◆ **Exercise goal**
From the entries below, reproduce exactly the line containing "Write part 3", the line containing "return ring", and every line in between, with nothing added.
____________________
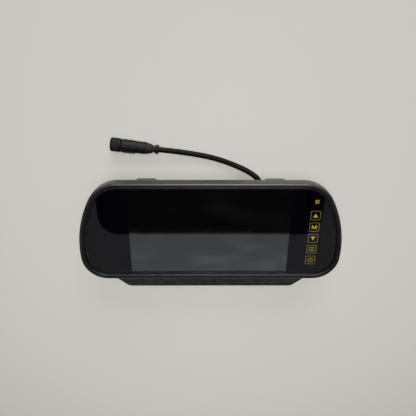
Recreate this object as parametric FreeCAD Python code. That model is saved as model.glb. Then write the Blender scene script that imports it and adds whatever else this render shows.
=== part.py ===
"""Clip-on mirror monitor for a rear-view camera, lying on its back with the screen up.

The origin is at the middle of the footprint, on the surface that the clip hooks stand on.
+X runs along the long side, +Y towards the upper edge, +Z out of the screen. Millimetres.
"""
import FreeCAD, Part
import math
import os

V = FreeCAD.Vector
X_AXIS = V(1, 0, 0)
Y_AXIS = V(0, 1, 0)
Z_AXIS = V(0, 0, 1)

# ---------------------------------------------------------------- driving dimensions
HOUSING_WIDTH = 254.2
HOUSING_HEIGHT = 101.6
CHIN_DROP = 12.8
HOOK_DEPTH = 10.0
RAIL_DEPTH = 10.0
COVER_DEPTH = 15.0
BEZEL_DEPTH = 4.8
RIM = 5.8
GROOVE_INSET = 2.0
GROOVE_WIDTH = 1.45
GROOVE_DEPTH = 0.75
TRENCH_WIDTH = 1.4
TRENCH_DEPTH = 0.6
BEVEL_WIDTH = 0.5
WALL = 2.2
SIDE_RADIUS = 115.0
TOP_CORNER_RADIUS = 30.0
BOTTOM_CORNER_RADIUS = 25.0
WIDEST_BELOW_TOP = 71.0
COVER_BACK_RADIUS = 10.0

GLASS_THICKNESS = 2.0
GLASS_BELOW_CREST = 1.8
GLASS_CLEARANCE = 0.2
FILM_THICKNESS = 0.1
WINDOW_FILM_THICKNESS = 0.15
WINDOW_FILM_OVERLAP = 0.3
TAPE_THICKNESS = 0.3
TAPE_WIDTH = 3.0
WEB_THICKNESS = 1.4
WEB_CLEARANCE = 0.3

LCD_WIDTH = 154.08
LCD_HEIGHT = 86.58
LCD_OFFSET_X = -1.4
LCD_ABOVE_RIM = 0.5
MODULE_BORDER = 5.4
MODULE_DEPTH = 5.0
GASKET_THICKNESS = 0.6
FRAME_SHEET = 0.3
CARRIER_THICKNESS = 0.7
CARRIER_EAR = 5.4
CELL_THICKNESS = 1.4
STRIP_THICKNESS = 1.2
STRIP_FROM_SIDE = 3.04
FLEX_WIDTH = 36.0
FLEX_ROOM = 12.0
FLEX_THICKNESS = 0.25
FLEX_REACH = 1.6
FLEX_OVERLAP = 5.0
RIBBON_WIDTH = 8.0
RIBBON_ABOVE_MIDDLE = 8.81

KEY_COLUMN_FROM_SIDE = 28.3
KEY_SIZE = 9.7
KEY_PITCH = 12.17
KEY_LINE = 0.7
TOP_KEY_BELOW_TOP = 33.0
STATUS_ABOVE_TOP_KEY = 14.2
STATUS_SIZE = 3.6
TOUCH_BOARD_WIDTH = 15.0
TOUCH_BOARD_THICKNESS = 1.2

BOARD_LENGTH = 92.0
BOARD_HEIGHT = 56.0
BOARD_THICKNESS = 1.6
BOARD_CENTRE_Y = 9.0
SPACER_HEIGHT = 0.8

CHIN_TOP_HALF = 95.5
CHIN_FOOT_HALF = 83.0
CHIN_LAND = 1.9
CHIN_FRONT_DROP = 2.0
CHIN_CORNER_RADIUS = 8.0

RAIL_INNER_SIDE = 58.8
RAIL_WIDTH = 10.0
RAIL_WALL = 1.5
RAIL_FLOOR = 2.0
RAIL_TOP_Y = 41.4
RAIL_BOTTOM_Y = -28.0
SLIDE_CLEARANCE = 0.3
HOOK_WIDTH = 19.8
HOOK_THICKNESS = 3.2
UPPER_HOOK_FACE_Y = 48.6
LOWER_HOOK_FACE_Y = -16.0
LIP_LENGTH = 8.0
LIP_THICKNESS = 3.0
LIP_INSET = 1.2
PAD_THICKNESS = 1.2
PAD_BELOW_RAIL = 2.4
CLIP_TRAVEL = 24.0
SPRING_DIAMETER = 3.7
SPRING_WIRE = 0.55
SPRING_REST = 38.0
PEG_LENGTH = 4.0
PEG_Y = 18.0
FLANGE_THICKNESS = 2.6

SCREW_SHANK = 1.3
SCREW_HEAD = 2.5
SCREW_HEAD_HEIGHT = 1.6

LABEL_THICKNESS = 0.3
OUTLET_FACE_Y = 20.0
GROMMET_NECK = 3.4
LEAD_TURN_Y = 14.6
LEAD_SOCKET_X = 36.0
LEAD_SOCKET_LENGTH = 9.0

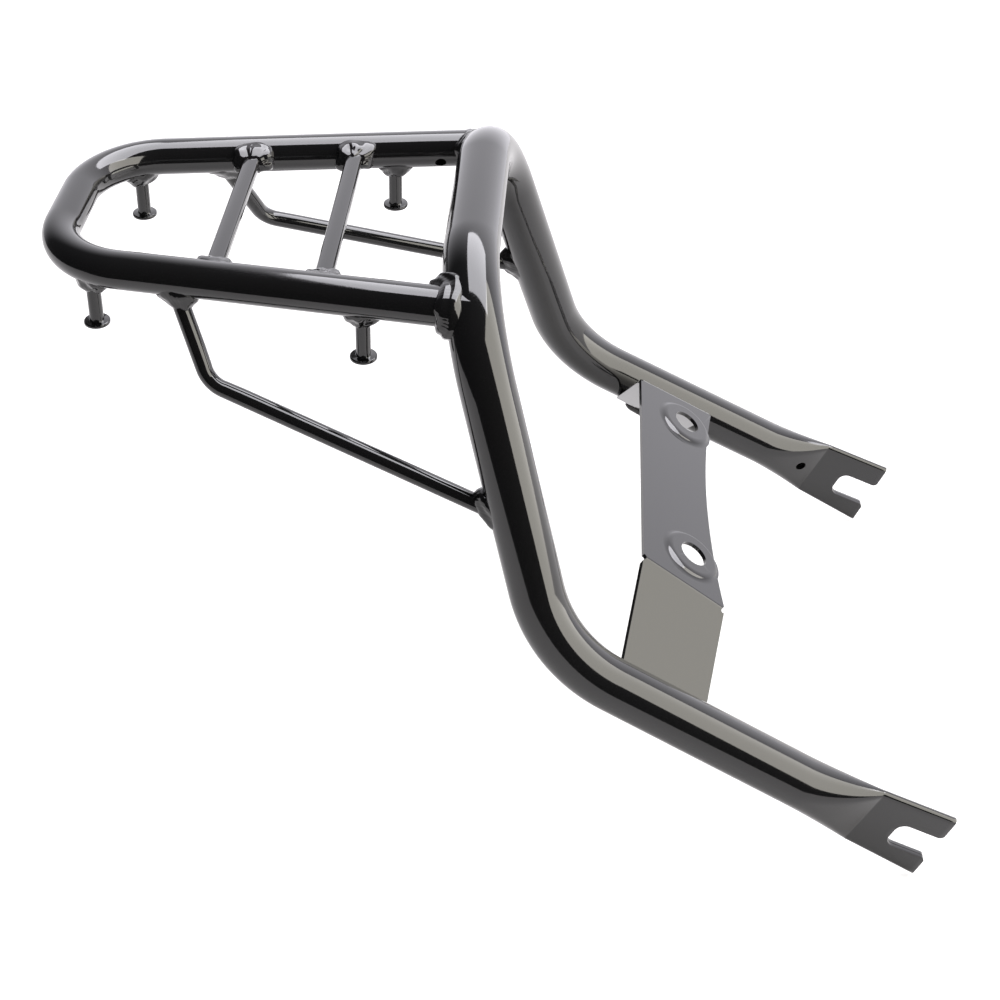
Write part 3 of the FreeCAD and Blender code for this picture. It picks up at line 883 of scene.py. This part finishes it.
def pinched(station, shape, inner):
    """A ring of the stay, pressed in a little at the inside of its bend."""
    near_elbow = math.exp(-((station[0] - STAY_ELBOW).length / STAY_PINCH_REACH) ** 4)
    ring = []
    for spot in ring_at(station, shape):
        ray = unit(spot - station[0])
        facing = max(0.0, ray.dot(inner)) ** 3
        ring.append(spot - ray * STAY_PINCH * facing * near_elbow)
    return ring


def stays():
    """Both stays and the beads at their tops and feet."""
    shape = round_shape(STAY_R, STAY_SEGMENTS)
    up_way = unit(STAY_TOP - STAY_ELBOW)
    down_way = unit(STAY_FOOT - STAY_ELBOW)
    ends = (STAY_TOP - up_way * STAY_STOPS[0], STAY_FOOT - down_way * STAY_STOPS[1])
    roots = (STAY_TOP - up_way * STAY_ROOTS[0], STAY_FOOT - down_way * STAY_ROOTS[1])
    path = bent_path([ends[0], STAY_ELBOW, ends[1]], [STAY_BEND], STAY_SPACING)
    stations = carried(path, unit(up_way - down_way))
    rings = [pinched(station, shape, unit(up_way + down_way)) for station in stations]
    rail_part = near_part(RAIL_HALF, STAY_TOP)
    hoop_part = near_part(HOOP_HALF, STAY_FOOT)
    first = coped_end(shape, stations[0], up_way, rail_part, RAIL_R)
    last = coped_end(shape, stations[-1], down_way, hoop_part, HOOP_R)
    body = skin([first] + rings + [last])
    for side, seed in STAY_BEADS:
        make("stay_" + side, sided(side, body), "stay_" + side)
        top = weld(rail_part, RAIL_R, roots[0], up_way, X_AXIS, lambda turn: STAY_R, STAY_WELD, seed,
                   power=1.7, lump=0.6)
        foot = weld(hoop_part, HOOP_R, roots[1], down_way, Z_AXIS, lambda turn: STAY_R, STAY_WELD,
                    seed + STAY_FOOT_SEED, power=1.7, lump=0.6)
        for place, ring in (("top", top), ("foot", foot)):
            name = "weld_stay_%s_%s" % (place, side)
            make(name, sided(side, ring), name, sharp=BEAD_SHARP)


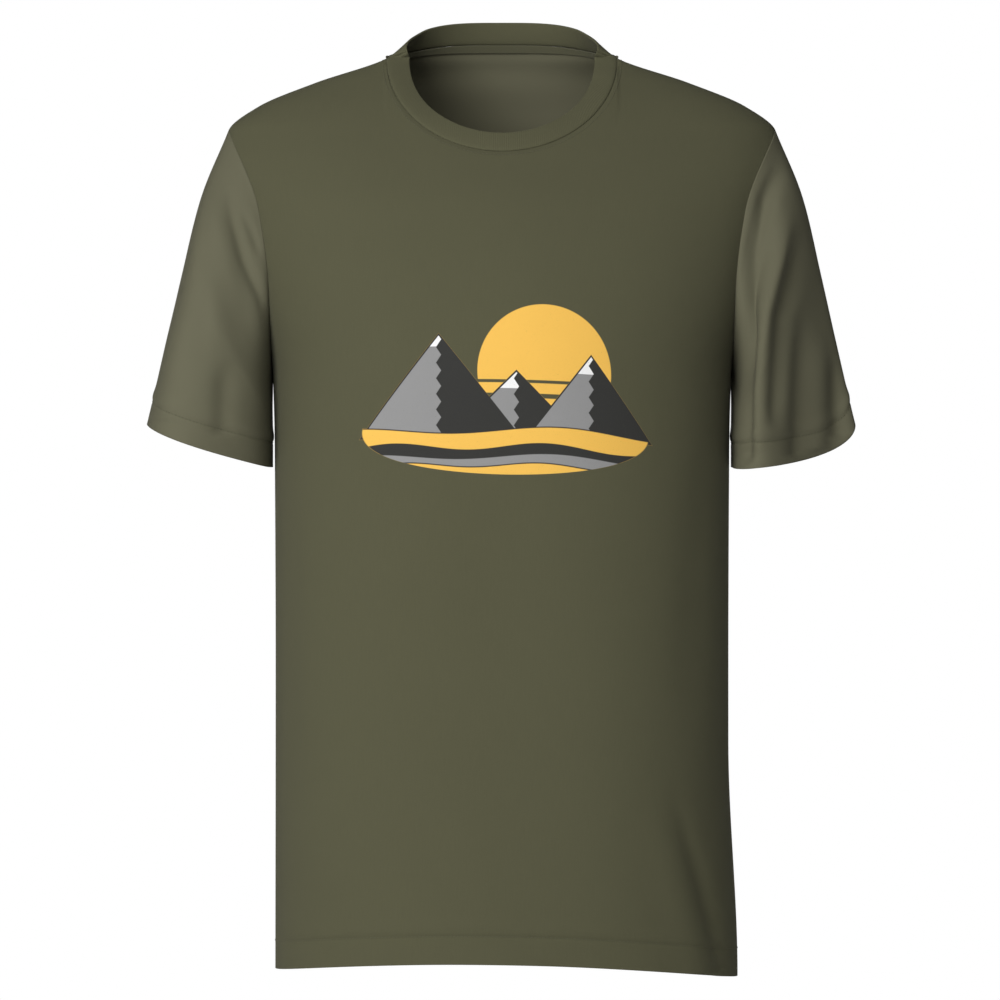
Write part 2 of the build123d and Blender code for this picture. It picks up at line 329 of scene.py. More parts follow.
____________________
◆ **Response**
Write part 3 of the FreeCAD and Blender code for this picture. It picks up at line 883 of scene.py. This part finishes it.
def pinched(station, shape, inner):
    """A ring of the stay, pressed in a little at the inside of its bend."""
    near_elbow = math.exp(-((station[0] - STAY_ELBOW).length / STAY_PINCH_REACH) ** 4)
    ring = []
    for spot in ring_at(station, shape):
        ray = unit(spot - station[0])
        facing = max(0.0, ray.dot(inner)) ** 3
        ring.append(spot - ray * STAY_PINCH * facing * near_elbow)
    return ring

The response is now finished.